** Goal **
Print verbatim the opening line of the material and every subsequent line through the one containing "const FLANK_STEPS = 28;".

** Supplied data **

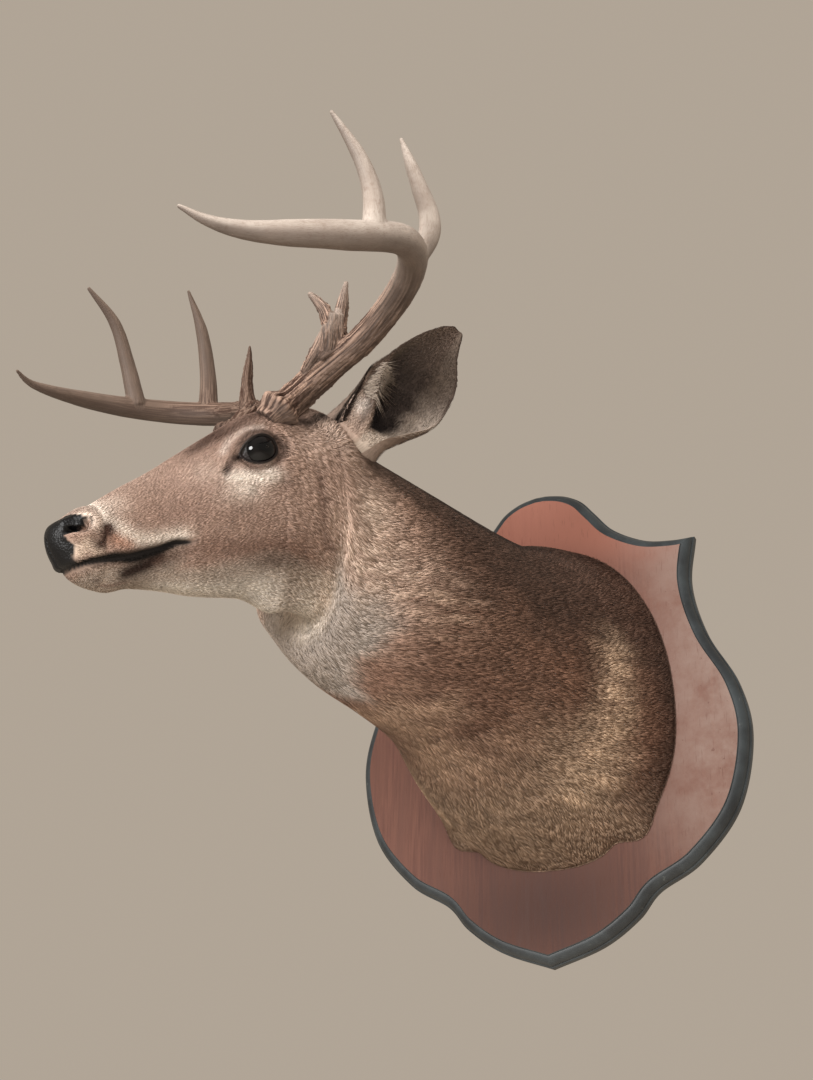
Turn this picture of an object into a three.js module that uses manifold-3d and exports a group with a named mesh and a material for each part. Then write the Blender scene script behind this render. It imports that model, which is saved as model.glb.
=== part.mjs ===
// White-tailed deer shoulder mount on its shield-shaped wall plaque, life size.
// Millimetres, +Z up. The origin is the centre of the plaque's flat back face.
// The wall lies behind it at +Y; the deer looks out along -Y, its head turned to its own right (-X).
import * as THREE from 'three';
import { mergeVertices } from 'three/addons/utils/BufferGeometryUtils.js';
import Module from 'manifold-3d';

const wasm = await Module();
wasm.setup();

// ---------------------------------------------------------------- driving dimensions
const GAP = 0.3; // clearance between neighbouring pieces

const BOARD_THICKNESS = 19;
const BOARD_EDGE_DEPTH = 8; // straight part of the edge, from the back
const BOARD_MOULDING = 11; // width of the run-out moulding round the face
const BOARD_HOLLOW = [[0.25, 10], [0.55, 15]]; // on the moulding: share of its width, depth from the back
const BOARD_TOP = 254;
const BOARD_CORNER = [167, 174]; // the sharp upper corners
const CREST_STEPS = 16;
const FLANK_STEPS = 28;

const HEAD_ORIGIN = [-145, -396, 137]; // midway between the eyes
const HEAD_TURN = 31; // degrees, towards the deer's right
const HEAD_DROP = 17; // degrees, nose down
const HEAD_ROLL = 7; // degrees, left side down

const NOSE_LENGTH = 38;
const NOSE_LIFT = 6; // the nose tip sits higher than the middle of the muzzle

const EYE_RADIUS = 16.5;
const EYE_AT = [4, 48, -1.5]; // left eye in the head's own frame: forward, left, up

const EAR_LENGTH = 159;
const EAR_FRONT = [35, 32, 31, 34, 31, 29, 25, 20]; // width before the mid line, evenly from root to tip
const EAR_REAR = [29, 26, 35, 45, 43, 36, 19, 9]; // width behind the mid line
const EAR_WALL = [5, 2.3]; // thickness at the root and at the tip
const EAR_CURL = [150, 50]; // degrees that the cup turns each way from its mid line, root and tip
const EAR_OPEN = 0.7; // share of the length where the curl reaches its value at the tip
const EAR_MOUTH = 0.15; // share of the length where the hollow begins behind the mid line
const EAR_MOUTH_TURN = 0.1; // place across the ear before which it begins later
const EAR_MOUTH_SLANT = 0.4; // how much later it begins towards the front edge
const EAR_MOUTH_SLOPE = [-0.05, 0.16]; // where the hollow starts and reaches its depth, about the mouth
const EAR_BEND = 10; // how far the tip leans back

const BODY_SIDES = 36;
const ANTLER_SIDES = 10;

// Head sections, from the muzzle back: distance ahead of the eyes, shift to the left, top, bottom,
// half width, level of the widest point, and how square the upper and lower halves are (2 is an ellipse).
const HEAD_SECTIONS = [
  [150, 0, -37, -106, 31, -70, 2.3, 2.3],
  [120, 0, -21, -108, 34, -62, 2.3, 2.2],
  [90, 0, -7, -112, 38, -55, 2.2, 2.1],
  [60, 0, 9, -118, 45, -44, 2.2, 2.0],
  [30, 0, 25, -121, 54, -30, 2.3, 1.9],
  [0, 0, 40, -122, 60, -18, 2.5, 1.8],
  [-30, -2, 49, -125, 65, -22, 2.5, 1.9],
  [-60, -8, 52, -140, 75, -38, 2.3, 2.0],
];

// Neck and shoulder sections back to the plaque: centre, turn, drop and roll of the section,
// height above and below the centre, half width, and the same two squareness values.
const NECK_SECTIONS = [
  [[-121, -306, 98], [25, 8, 5], 97, 110, 88, 2.3, 2.0],
  [[-91, -256, 79], [21, -6, 4], 98, 119, 97, 2.1, 2.0],
  [[-57, -200, 57], [16, -17, 3], 105, 123, 99, 2.1, 2.0],
  [[-34, -135, 37], [10, -15, 2], 126, 126, 104, 2.1, 2.1],
  [[-18, -75, 12], [5, -7, 1], 165, 143, 122, 2.1, 2.1],
  [[5, -19, -16], [0, 0, 0], 197, 149, 137, 2.1, 2.2],
];
const NECK_START = HEAD_SECTIONS.length; // number of the section where the neck begins
const LAST_SECTION = NECK_START + NECK_SECTIONS.length - 1;

// Soft forms on the head, in its own frame: forward, left, up, radius, height. Each is on both sides.
const HEAD_FORMS = [
  [5, 56, 4, 30, 6], // rim of the eye socket
  [8, 60, -2, 18, -14], // opening between the lids
  [4, 44, 30, 20, 4], // brow
  [52, 42, -45, 24, 4], // crest of the cheek
  [-28, 54, -72, 34, 5], // chewing muscle
  [100, 36, -45, 26, -3], // hollow between cheek and muzzle
  [158, 24, -56, 13, 4], // wing of the nostril
  [167, 17, -57, 7, -5], // nostril
  [175, 7, -39, 12, -3.5], // slope above the nose pad
  [128, 32, -84, 20, 3], // upper lip
  [140, 6, -104, 13, 2.5], // chin
  [-13, 8, -128, 19, 9], // top of the throat
  [-45, 8, -138, 24, 6], // throat behind the jaw
  [-55, 90, -120, 24, 7], // side of the throat
  [-25, 45, 37, 16, -2], // hide drawn down round the antler's root
  [-90, 60, 12, 26, 12], // root of the ear
  [-86, 46, 44, 24, 18], // fold between ear and antler
];

// Where the hide is drawn down to the plaque at the lower corners: place, radius, height.
const HIDE_CORNERS = [
  [[103, -19, -137], 22, 11],
  [[-98, -19, -132], 22, 10],
  [[76, -19, -144], 14, -7],
  [[-76, -19, -140], 14, -6],
];

// ---------------------------------------------------------------- frames and sections
function sectionFrame(turn, drop, roll) {
  const [y, p, r] = [turn, drop, roll].map(THREE.MathUtils.degToRad);
  const forward = new THREE.Vector3(-Math.sin(y) * Math.cos(p), -Math.cos(y) * Math.cos(p), -Math.sin(p));
  const level = new THREE.Vector3(Math.cos(y), -Math.sin(y), 0);
  const upright = forward.clone().cross(level);
  const left = level.multiplyScalar(Math.cos(r)).addScaledVector(upright, -Math.sin(r));
  return { forward, left, up: forward.clone().cross(left) };
}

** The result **
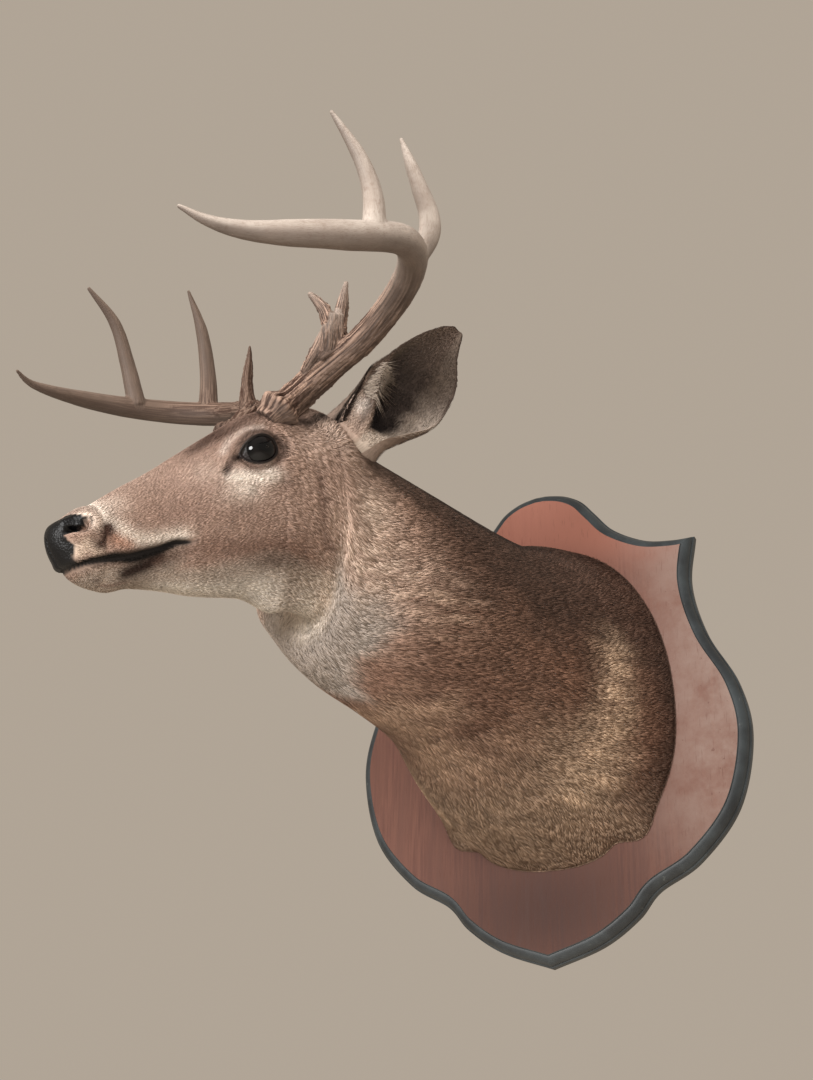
Turn this picture of an object into a three.js module that uses manifold-3d and exports a group with a named mesh and a material for each part. Then write the Blender scene script behind this render. It imports that model, which is saved as model.glb.
=== part.mjs ===
// White-tailed deer shoulder mount on its shield-shaped wall plaque, life size.
// Millimetres, +Z up. The origin is the centre of the plaque's flat back face.
// The wall lies behind it at +Y; the deer looks out along -Y, its head turned to its own right (-X).
import * as THREE from 'three';
import { mergeVertices } from 'three/addons/utils/BufferGeometryUtils.js';
import Module from 'manifold-3d';

const wasm = await Module();
wasm.setup();

// ---------------------------------------------------------------- driving dimensions
const GAP = 0.3; // clearance between neighbouring pieces

const BOARD_THICKNESS = 19;
const BOARD_EDGE_DEPTH = 8; // straight part of the edge, from the back
const BOARD_MOULDING = 11; // width of the run-out moulding round the face
const BOARD_HOLLOW = [[0.25, 10], [0.55, 15]]; // on the moulding: share of its width, depth from the back
const BOARD_TOP = 254;
const BOARD_CORNER = [167, 174]; // the sharp upper corners
const CREST_STEPS = 16;
const FLANK_STEPS = 28;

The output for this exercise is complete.